A Lesson In Humility

I was humbled to realize that these “drunks” had much to teach me about what spirituality really means. I hadn’t realized that, in my judgment, I was committing one of the greatest spiritual “crimes.” I had forgotten that perhaps compassion is the most spiritual of virtues, and compassion was what these AA attendees had in spades.

As one after the other shared their stories of human vulnerability, heads nodded around the circle from others who understood the pain being shared. They told stories of childhood sexual abuse, parental abandonment, foster homes, and alcoholic parents. They had been beaten with golf clubs. Their mothers had knocked out their teeth. Some had been moved from orphanage to orphanage, being forced to leave the only people they found to love in each home.

They hadn’t just been traumatized themselves. They had also become perpetrators of trauma. They shared stories of how they had hurt others- betraying those they loved, stealing money from parents, breaking laws and even violently harming other humans. They spoke of blackouts and seizures and waking up disoriented in pools of vomit. They spoke of suicide attempts and jail time and spousal and child abuse.

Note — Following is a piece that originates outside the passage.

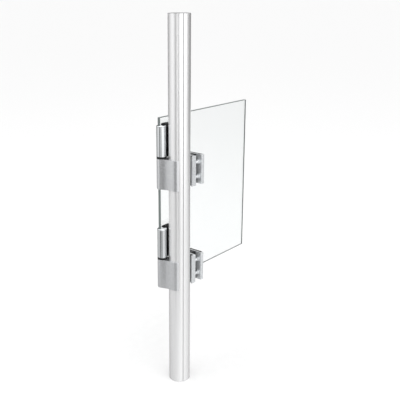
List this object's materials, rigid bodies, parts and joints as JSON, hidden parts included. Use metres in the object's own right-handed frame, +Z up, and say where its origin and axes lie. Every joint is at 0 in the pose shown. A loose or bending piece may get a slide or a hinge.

As they told their stories of trauma and humiliation, often through tears of shame and vulnerability, the others listened generously, often in tears themselves. Nobody judged these addicts as they told their stories. Instead, their very raw stories were held with pure, loving compassion. It was fucking holy.

Who Are We To Judge?

I found myself crying too, not just tears of empathy as I communed with fellow human travelers who had suffered, but tears of shame at how I had judged these addicts. I thought of the people who had taught me to judge addicts, and I realized that they just don’t understand that these people are doing the best they can, and sometimes life is brutal. I wished those who judge addicts could spend just an hour living the lives these people had endured and survived. The fact that they were even alive left me in awe.  I found myself thinking I simply couldn’t have made it. I was deeply moved by their resilience.

Nobody’s Perfect

These are the memories that flooded through me as I read these comments on Facebook, judging a spiritual teacher who struggled with alcoholism.  I get that we’re all a little jaded from trusting people who claim to spout wisdom when they hide from us the ways in which they struggle. We hear stories of spiritual teachers embezzling money or sleeping with underage students or getting caught high on cocaine.  We’re tired of having the wool pulled over our gullible eyes and getting disappointed by our teachers- again.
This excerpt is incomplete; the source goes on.